Text ©Raymond Smith- 2009

Monday, July 27, 2009

All the King's Men

“All animals are created equal, but some animals are more equal than others.”
--George Orwell

In the late 1700’s, a motley collection of disgruntled landowners, businessmen, and learned whatchamdoodles, collectively generated a simple concept of government that kicked off the social experiment that would become what is now an oligarchic clusterfuck of self-aggrandization.

How’s that for a thesis statement?

That construct, which can only be viewed in our new-world history books by looking out of the corner of your eye at that little cleft between the pages, was this: Smart, successful, dedicated patriots, wired-in to the needs of their respective state constituents, would take a leave of absence from their livelihoods to perform a sacred and honored civic duty in government—temporarily. Ultimately, they would serve for as long as their respective enterprises could coast without them, then they would return to work as printers, farmers, cobblers, milk tycoons, and of slave whipping. Then, someone else would take the honor, head to the Capitol and spend a few years bickering with the haughty malcontents from other states over which former colony gets to take what quantity lands from what Indians. These were people who had worked hard to succeed by their individual merits and had become experts at running things. They were plantation owners, scholars, business owners, and generally employers of many. They were the people who knew how to get things done in life, lead others, and were the most able to lend some of their experience to government. They were truly forming a government ‘of the people’. Granted, it was a government of the 'rich' people, but would you have really wanted an illiterate candle maker's apprentice trying to argue an amendment?

So, what happened?

A few weeks ago, Senator Barbra Boxer, (D) CA, while inappropriately dressing down a respected military General Officer, summed it up with all the elegance and subtlety of a charging herd of retarded triceratops.

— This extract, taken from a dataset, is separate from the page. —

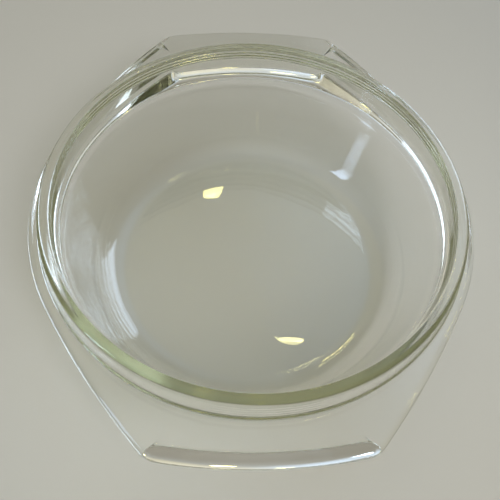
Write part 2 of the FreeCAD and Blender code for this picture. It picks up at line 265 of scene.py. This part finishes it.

When she didn’t like the General addressing her as ‘Ma’am’ instead of ‘Senator’, she said “…I worked so hard to get that title, so I'd appreciate it…” It’s all about her. And she’s not alone…that’s the real problem.

Political office is now a career. Congress is no longer a place of humble service, but a crystal palace where the elite and power-hungry clamber to attain supremacy over the proletariat. They believe themselves to be our royal family. Every single member of congress (that includes the Senate) thinks he or she is better than you—more entitled than you. They have forgotten that they are public servants.

The salary for a congressman in 1790 was $6.00 per day, only paid for actual days spent in legislative session. Today we pay them $174,000 annually. While the value of $6 in 1970 would be about $137.00 today, a member of congress would have to work 5 days a week, 52 weeks a year to earn $35620 by TODAY’S money! In fact, congress is actually in session for an average of only 136 days a year (average of the years 2005-2008), which means that if we paid them at the same rate as we did in 1790, adjusted for inflation, they would each get $18632.00 per year (average). But wait, there’s more. If you happen to be so fortunate to be a leading member of the House or Senate, say, Speaker of the House for example, your annual salary minus all the extra perks would be $223,000. Let’s see, times that by 42, umm, carry the one and divide by zero…scratch my head; that’s $1627.00 PER DAY.

There's also campaign moneys that they get to keep and free foreign and domestic travel. They get a personal staff allowance to hire up to 18 people, but $75000.00 (per year, remember) of that can be used for 'other purposes'. They get an expense allowance which is somehow different than the other stuff. Oh, and don't forget Franking Privilege: the perquisite allowing them to mail anything to anyone for free. Now, that doesn't seem like a big deal, but when they're up for re-election, guess who's footing the bill for all those pamphlets in your mail box!

So, why did we pay them so little back then? It was a temporary side duty from the professions that actually made/kept them wealthy. It was like jury duty only they got to say 'Mr. President' and 'filibuster' a lot. Remember, they didn't really need the compensation. These people were already well off. With congressional duty not salivated over as a lucrative cash piggy, the job really only attracted those who really wanted to do the work. It wasn't going to make you rich, or powerful, or even famous.

Without using your Google, can you name a few congressmen from the 3rd Congress of the United States? And no, Ted Kennedy wasn't in office then, though it seems like it.

So these people are what they are but it's not their fault that the government is spilling over with their ilk. The problem is this: The American voter has lost its collective mind. While a large portion of this population used to research congressional candidates and really vote on their merits (and yes, you'd have to go back a ways to find when that really was), today, we vote for basically two kinds of candidates: The one that promises us free shit, and the one we saw in a movie once. Focusing on the later; we deify the famous to the point that we actually think that someone who is well known for entertaining is somehow more qualified to steer national policy than their more professional contender.

There is no other debatable explanation for Al Franken, Sony Bono, Gopher from 'The Love Boat', or Jesse Ventura.

Once in office, be they from the free shit side or the 'you might remember me from...' side, we treat them like royalty. We pamper them. We let them get away with behavior that would land any of the rest of us either out of a job or in jail. We look the other way when they don't pay their taxes. We think it's okay that they are so detached from the people they represent that they have no chance of really representing them. We simply don't care that 100% of the members of our government are deciding ways to spend our great great grand children's money on things that don't even effect them personally! They don't need universal health care, social security, or a better economy. They're right in the center of the greatest self-licking ice cream cone in history. We have no compunction whatsoever, as voters, to letting these people continue to suckle America's tit and then tell us how make a budget and get a job.

Members of Congress believe they are better than us because we keep telling them they are. Unless we stop believing it, they never will.